DIRECTION:
Copy each line in which the string "that" occurs.
— Start DATASET CONTENT —
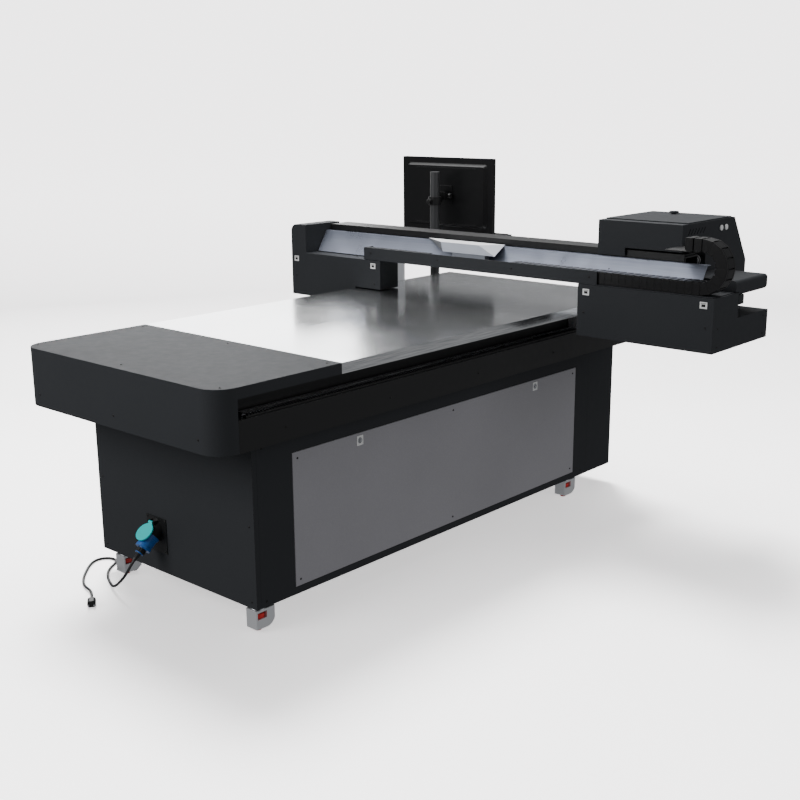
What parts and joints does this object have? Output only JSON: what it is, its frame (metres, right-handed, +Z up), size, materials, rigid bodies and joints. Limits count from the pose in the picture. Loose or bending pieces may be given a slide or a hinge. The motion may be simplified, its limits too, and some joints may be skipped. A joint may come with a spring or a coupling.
{
  "type": "flatbed uv printer",
  "caption": "Flatbed UV printer: vacuum table on a cabinet, moving gantry with print carriage and cable chain, monitor on a pole, levelling castors and mains lead.",
  "frame": {"origin": "centre of the floor rectangle that the machine covers, at floor height, with the mains lead left out", "axes": "+X to the machine's right, where the carriage parks; +Y to the back, where the operator station stands; +Z up"},
  "size_m": [2.322, 2.8113, 1.46],
  "materials": {
    "frame_black": "satin powder coat",
    "cover_charcoal": "fine-textured powder coat",
    "panel_grey": "satin paint",
    "slope_grey": "satin paint",
    "platen_aluminium": "satin, perforated",
    "bare_steel": "ground",
    "castor_silver": "die cast",
    "castor_red": "moulded",
    "black_plastic": "moulded",
    "black_gloss": "moulded",
    "chain_black": "moulded nylon",
    "belt_rubber": "toothed belt",
    "lid_cyan": "moulded",
    "connector_blue": "moulded",
    "cord_black": "sheath",
    "electronics_green": "coated"
  },
  "bodies": {
    "base": {"base_frame": "frame_black", "front_panel": "cover_charcoal", "rear_panel": "cover_charcoal", "side_panel_right": "cover_charcoal", "side_panel_left": "cover_charcoal", "electronics_plate": "electronics_green", "vacuum_blower": "bare_steel", "platen": "platen_aluminium", "apron": "cover_charcoal", "front_cover": "cover_charcoal", "side_rail_right": "frame_black", "side_rail_left": "frame_black", "linear_guides": "bare_steel", "inlet": "black_plastic", "pole": "cover_charcoal", "connector": "connector_blue", "cord": "cord_black", "mains_plug": "cord_black"},
    "service_door": {"service_panel": "panel_grey"},
    "latch_knob_front": {"latch_front": "bare_steel"},
    "latch_knob_back": {"latch_back": "bare_steel"},
    "lid": {"inlet_lid": "lid_cyan"},
    "gantry": {"beam": "frame_black", "left_housing": "cover_charcoal", "right_housing": "cover_charcoal", "beam_front_cover": "cover_charcoal", "slope_sheet": "slope_grey", "saddle_cover": "slope_grey", "rail_cover": "frame_black", "rear_shelf": "cover_charcoal", "carriage_guide": "bare_steel", "drive_belt": "belt_rubber", "truck_plates": "castor_silver", "cap_tray": "black_plastic", "chain_lower_run": "chain_black"},
    "drive_wheel": {"drive_pulley": "castor_silver"},
    "idler_wheel": {"idler_pulley": "castor_silver"},
    "bend": {"chain_bend": "chain_black"},
    "carriage": {"carriage_frame": "frame_black", "carriage_cover": "cover_charcoal", "chain_upper_run": "chain_black"},
    "top_lid": {"carriage_lid": "cover_charcoal"},
    "heads": {"head_plate": "frame_black", "print_heads": "black_plastic"},
    "screen_arm": {"monitor_arm": "black_plastic"},
    "screen": {"monitor": "black_gloss"},
    "key_shelf": {"keyboard_shelf": "castor_silver", "keyboard": "black_plastic"},
    "swivel_front_right": {"castor_front_right_housing": "castor_silver"},
    "wheel_front_right": {"castor_front_right_wheel": "black_plastic"},
    "pad_front_right": {"castor_front_right_adjuster": "castor_red"},
    "swivel_back_right": {"castor_back_right_housing": "castor_silver"},
    "wheel_back_right": {"castor_back_right_wheel": "black_plastic"},
    "pad_back_right": {"castor_back_right_adjuster": "castor_red"},
    "swivel_front_left": {"castor_front_left_housing": "castor_silver"},
    "wheel_front_left": {"castor_front_left_wheel": "black_plastic"},
    "pad_front_left": {"castor_front_left_adjuster": "castor_red"},
    "swivel_back_left": {"castor_back_left_housing": "castor_silver"},
    "wheel_back_left": {"castor_back_left_wheel": "black_plastic"},
    "pad_back_left": {"castor_back_left_adjuster": "castor_red"}
  },
  "joints": [
    {"name": "gantry_travel", "type": "slide", "parent": "base", "child": "gantry", "axis": [0, -1, 0], "range_m": [0, 1.6]},
    {"name": "carriage_travel", "type": "slide", "parent": "gantry", "child": "carriage", "axis": [-1, 0, 0], "range_m": [0, 1.525]},
    {"name": "chain_roll", "type": "slide", "parent": "gantry", "child": "bend", "axis": [-1, 0, 0], "range_m": [0, 0.7625], "deforming": ["chain_lower_run", "chain_upper_run"]},
    {"name": "drive_spin", "type": "hinge", "parent": "gantry", "child": "drive_wheel", "pos_m": [0.88, 0.65, 1.13], "axis": [0, 1, 0], "continuous": true},
    {"name": "idler_spin", "type": "hinge", "parent": "gantry", "child": "idler_wheel", "pos_m": [-1.005, 0.65, 1.13], "axis": [0, 1, 0], "continuous": true},
    {"name": "head_lift", "type": "slide", "parent": "carriage", "child": "heads", "axis": [0, 0, -1], "range_m": [0, 0.045]},
    {"name": "top_lid_hinge", "type": "hinge", "parent": "carriage", "child": "top_lid", "pos_m": [0.7065, 0.565, 1.2825], "axis": [1, 0, 0], "range_deg": [0, 75]},
    {"name": "service_hinge", "type": "hinge", "parent": "base", "child": "service_door", "pos_m": [0.297, -0.13, 0.114], "axis": [0, 1, 0], "range_deg": [0, 20]},
    {"name": "latch_front_turn", "type": "hinge", "parent": "service_door", "child": "latch_knob_front", "pos_m": [0.297, -0.656, 0.571], "axis": [1, 0, 0], "range_deg": [0, 90]},
    {"name": "latch_back_turn", "type": "hinge", "parent": "service_door", "child": "latch_knob_back", "pos_m": [0.297, 0.416, 0.571], "axis": [1, 0, 0], "range_deg": [0, 90]},
    {"name": "lid_hinge", "type": "hinge", "parent": "base", "child": "lid", "pos_m": [-0.24, -1.18995, 0.28078], "axis": [-1, 0, 0], "range_deg": [0, 100]},
    {"name": "swivel_front_right_turn", "type": "hinge", "parent": "base", "child": "swivel_front_right", "pos_m": [0.264, -1.133, 0.09], "axis": [0, 0, 1], "continuous": true},
    {"name": "wheel_front_right_roll", "type": "hinge", "parent": "swivel_front_right", "child": "wheel_front_right", "pos_m": [0.264, -1.104, 0.02], "axis": [1, 0, 0], "continuous": true},
    {"name": "pad_front_right_lift", "type": "slide", "parent": "swivel_front_right", "child": "pad_front_right", "axis": [0, 0, 1], "range_m": [0, 0.008]},
    {"name": "swivel_back_right_turn", "type": "hinge", "parent": "base", "child": "swivel_back_right", "pos_m": [0.264, 0.705, 0.09], "axis": [0, 0, 1], "continuous": true},
    {"name": "wheel_back_right_roll", "type": "hinge", "parent": "swivel_back_right", "child": "wheel_back_right", "pos_m": [0.264, 0.734, 0.02], "axis": [1, 0, 0], "continuous": true},
    {"name": "pad_back_right_lift", "type": "slide", "parent": "swivel_back_right", "child": "pad_back_right", "axis": [0, 0, 1], "range_m": [0, 0.008]},
    {"name": "swivel_front_left_turn", "type": "hinge", "parent": "base", "child": "swivel_front_left", "pos_m": [-0.49, -1.133, 0.09], "axis": [0, 0, 1], "continuous": true},
    {"name": "wheel_front_left_roll", "type": "hinge", "parent": "swivel_front_left", "child": "wheel_front_left", "pos_m": [-0.49, -1.104, 0.02], "axis": [1, 0, 0], "continuous": true},
    {"name": "pad_front_left_lift", "type": "slide", "parent": "swivel_front_left", "child": "pad_front_left", "axis": [0, 0, 1], "range_m": [0, 0.008]},
    {"name": "swivel_back_left_turn", "type": "hinge", "parent": "base", "child": "swivel_back_left", "pos_m": [-0.49, 0.705, 0.09], "axis": [0, 0, 1], "continuous": true},
    {"name": "wheel_back_left_roll", "type": "hinge", "parent": "swivel_back_left", "child": "wheel_back_left", "pos_m": [-0.49, 0.734, 0.02], "axis": [1, 0, 0], "continuous": true},
    {"name": "pad_back_left_lift", "type": "slide", "parent": "swivel_back_left", "child": "pad_back_left", "axis": [0, 0, 1], "range_m": [0, 0.008]},
    {"name": "screen_swivel", "type": "hinge", "parent": "base", "child": "screen_arm", "pos_m": [-0.845, 1.11, 1.246], "axis": [0, 0, 1], "range_deg": [-25, 25]},
    {"name": "screen_tilt", "type": "hinge", "parent": "screen_arm", "child": "screen", "pos_m": [-0.855, 1.186, 1.268], "axis": [1, 0, 0], "range_deg": [0, 20]},
    {"name": "shelf_swivel", "type": "hinge", "parent": "base", "child": "key_shelf", "pos_m": [-0.845, 1.11, 1.047], "axis": [0, 0, 1], "range_deg": [0, 25]}
  ],
  "couplings": [
    {"joint": "chain_roll", "follows": "carriage_travel", "ratio": 0.5},
    {"joint": "drive_spin", "follows": "carriage_travel", "rad_per_m": -47.393},
    {"joint": "idler_spin", "follows": "carriage_travel", "rad_per_m": -47.393}
  ]
}
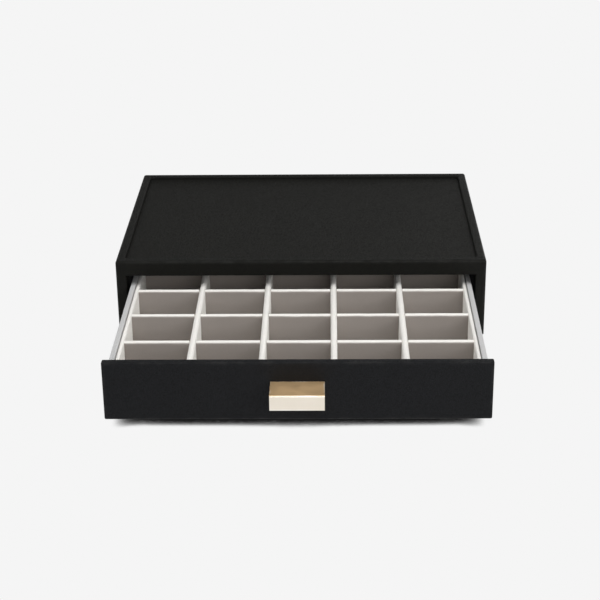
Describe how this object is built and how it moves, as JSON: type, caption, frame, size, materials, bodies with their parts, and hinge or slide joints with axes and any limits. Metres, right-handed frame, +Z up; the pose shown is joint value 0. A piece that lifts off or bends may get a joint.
— End DATASET CONTENT —
RESPONSE BELOW:
  "frame": {"origin": "centre of the floor rectangle that the machine covers, at floor height, with the mains lead left out", "axes": "+X to the machine's right, where the carriage parks; +Y to the back, where the operator station stands; +Z up"},
Describe how this object is built and how it moves, as JSON: type, caption, frame, size, materials, bodies with their parts, and hinge or slide joints with axes and any limits. Metres, right-handed frame, +Z up; the pose shown is joint value 0. A piece that lifts off or bends may get a joint.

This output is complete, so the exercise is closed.